I am somewhat beyond bashing GW Bush. It's not that I can't stand him so much, but that he may be destroying the Empire for the sake of Iraq. We might be fortunate and find some other corner of the globe in need of assistance, South America or West Africa for example, if we completely flub Iraq and North Korea. But GW doesn't have the strategic view, and never has, and a White House running on the egos of Rumsfeld et al is unbecoming. GW Bush cannot perform the Reagan trick. The world won't fall for it again, not after Clinton's rhetorical brilliance. Bush cannot play cowboy and be emperor at the same time; even if it were a good idea, he's incapable. That leaves us with dozens of foreign leaders who cannot be seduced, Colin Powell overburdened, and GW left with only the blunt weapons money and guns to achieve global diplomacy. It's a weakness that we cannot prolong no matter which direction the war goes.

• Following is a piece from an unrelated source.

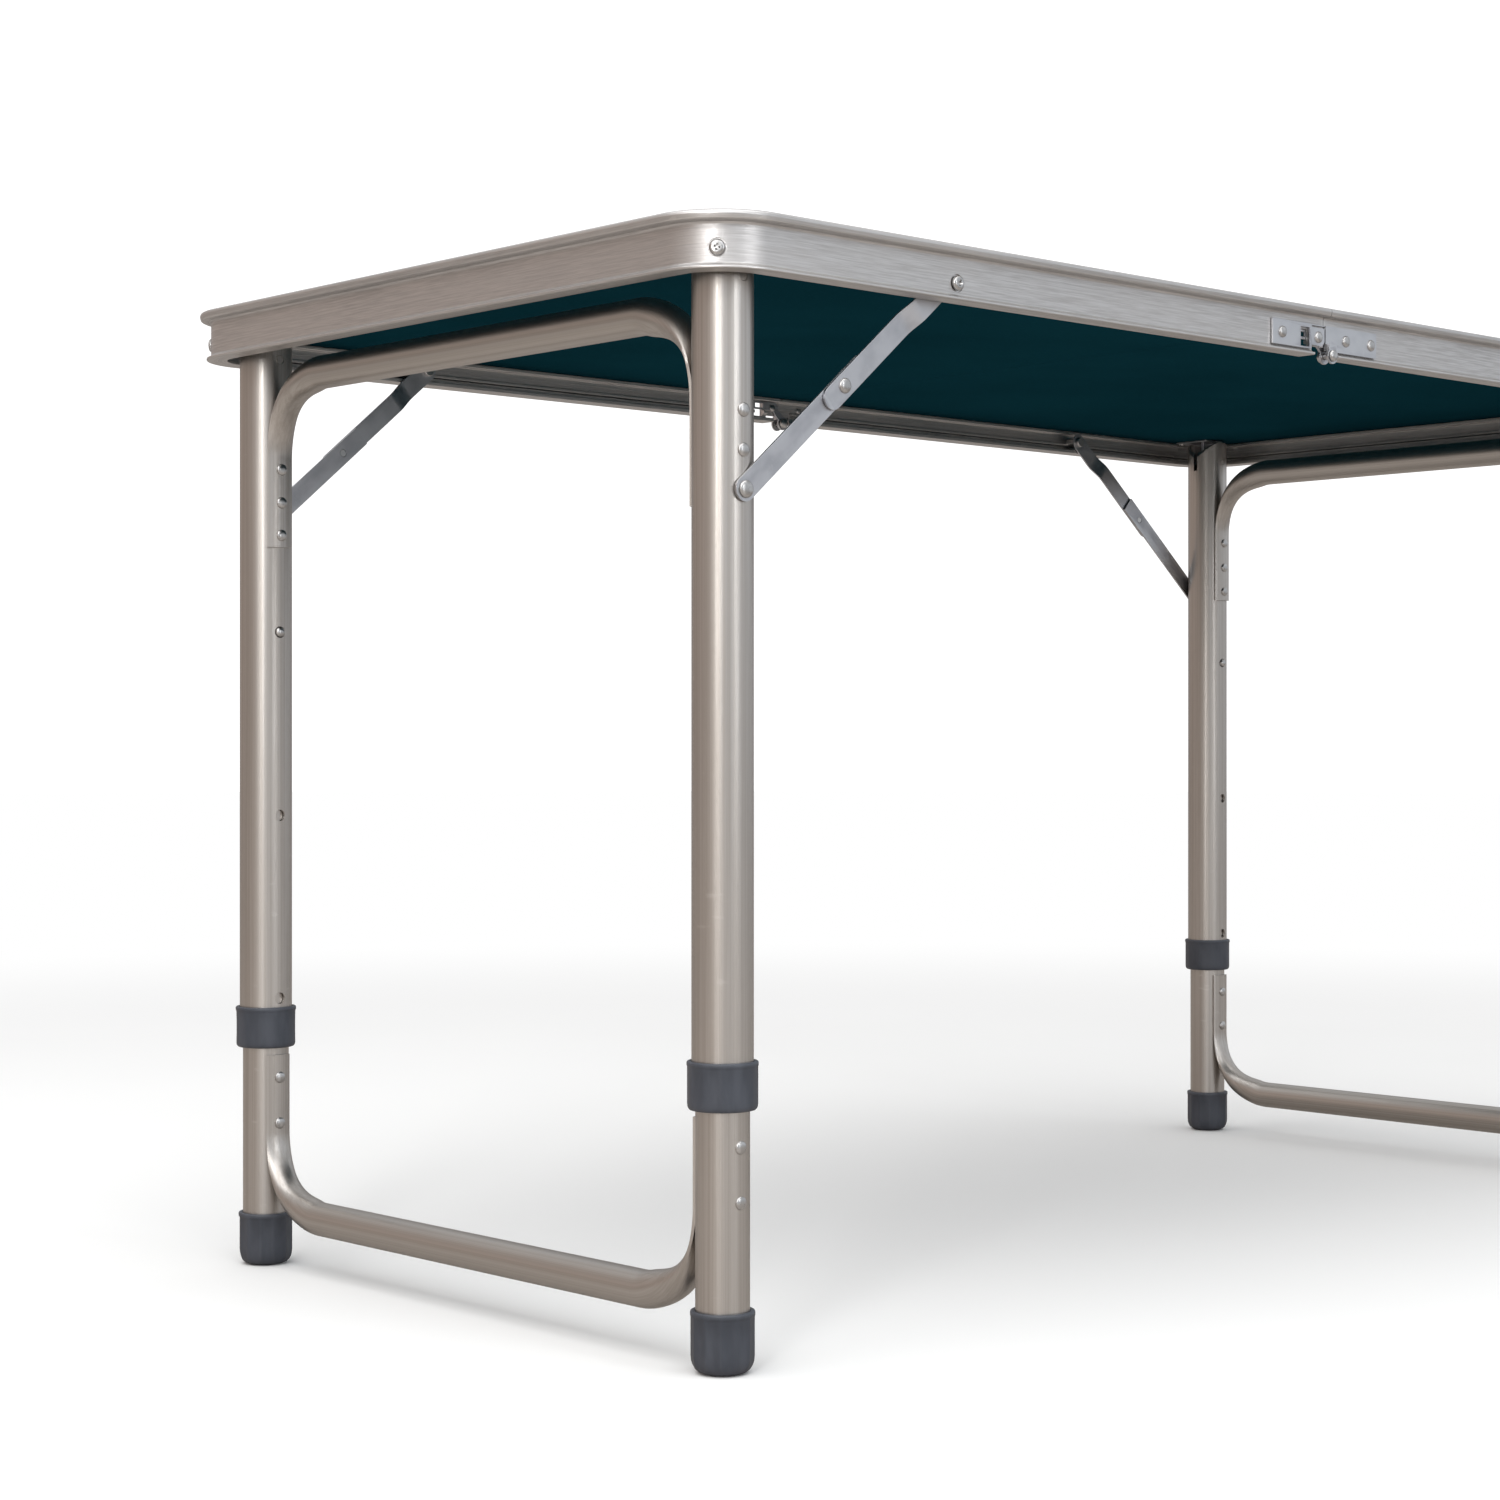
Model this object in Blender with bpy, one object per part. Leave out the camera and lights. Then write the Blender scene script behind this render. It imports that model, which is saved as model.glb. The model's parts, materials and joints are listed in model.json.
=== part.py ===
"""Folding picnic table, 1.2 m x 0.6 m x 0.7 m, built as separate named pieces.

Every length below is in millimetres and is turned into metres when a mesh is made.
X runs along the table, Y across it, Z up. The floor is Z = 0 and the seam between the
two halves is X = 0. Most pieces are drawn once for the +X +Y quarter and mirrored.
"""
import math

import bmesh
import bpy
from mathutils import Vector

MM = 0.001

# table top
FACE_X = 592.0          # outer face of the edge frame, half length
FACE_Y = 292.0          # outer face of the edge frame, half width
CORNER_R = 42.0         # corner radius on that face
SEAM = 0.3              # each half stops this far from X = 0
TOP_Z = 698.6
BEAD_OUT = 8.1          # how far the top bead stands out from the face
BEAD_Z = 692.2
FRAME_Z = 664.0         # underside of the edge frame
LIP_OUT = 3.3
FLANGE_IN = 11.8
WALL = 1.6
PANEL_Z0 = 686.3
PANEL_Z1 = 696.6
PANEL_INSET = 1.9
FIELD_INSET = 9.8       # the panel's open field, inside the rim's lip
FIELD_STEP = 0.2        # the board is this much thinner where the lip covers it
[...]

Diplomacy may be sausage-making, and we may be looking too closely at GW. Saddam is a bad-guy who is one of the most appealing bullseyes in the world. Everyone would like his head on a plate, yet GW is making a hash of that order.
Drezner may be right. When Mandela was finally freed, the celebration was so great that many folks forgot how controversial was America's policy of 'Constructive Engagement' in the midst of a world of boycotts. The Administration would do well to keep up the pressure and allow more water to pass under the bridge. Sooner or later, the world will come around, but not if we anger them too much now for the sake of expediency.
Teeka and Bunny liked the cars that go boom. Most folks dig fireworks. Almost everyone is fascinated by fire. Put it all together and what do you get? Big Bada Boom. Apparently, the folks at Dynetics have caught the fever, learned from the Russkies and built us a brand spanking new super weapon. You gotta love being an American. Why? Because we have such excellent values.
Now take a look at this monster. Do you really want to know what it does? How it works? Does it qualify as a Weapon of Mass Destruction. Sure, why not? Can you just not wait for the video?
(sigh)
While I have never been willing to follow GW into battle, I have given my tacit support to the decapitation of Saddam. But as time passes by and more and more things go wrong, it's getting to the point at which I can't see this being a good thing at all. Not because the goal is not admirable, but because the players on our team are so wreckless.
We are fast approaching the point at which a great deal is at risk with repercussions far beyond the battlefield, and the Bush administration is isolating itself for the sake of a goal which is slowly slipping beyond its grasp. To establish the world beating military hegemony administration wonks desire at the cost of great amounts of diplomatic goodwill is not worth it. We can be pinpricked to death, and a living hell of American life can very well be accomplished. Anyone with a memory of the days when Americans made films about bad guys on motorcycles should recall what it was like to feel the kind of paranoia we may be subjecting ourselves to. The entire national psyche can revert to the days of malaise.
There are any number of scenarios in which too many American soldiers get the bad end of a bad war. If we don't win with overwhelming decisiveness, the entire Mexican Bus strategy will fail, that is unless we are immediately ready to take on Korea. Even if we did take on Korea, is that really what we ought to be doing, so soon? GW is making us look like a petulant nation, one that cannot absorb any downside and one that won't take any downtime.
There seems to be no subtlety left here, nor anyone left to impress except the Iraqi people themselves. That's pathetic.
Is this any way to run an Empire? For what? 3,000 lives? It's preposterous. Somebody needs to slow this train down. We're headed in the right direction, but too fast and on a dangerous track.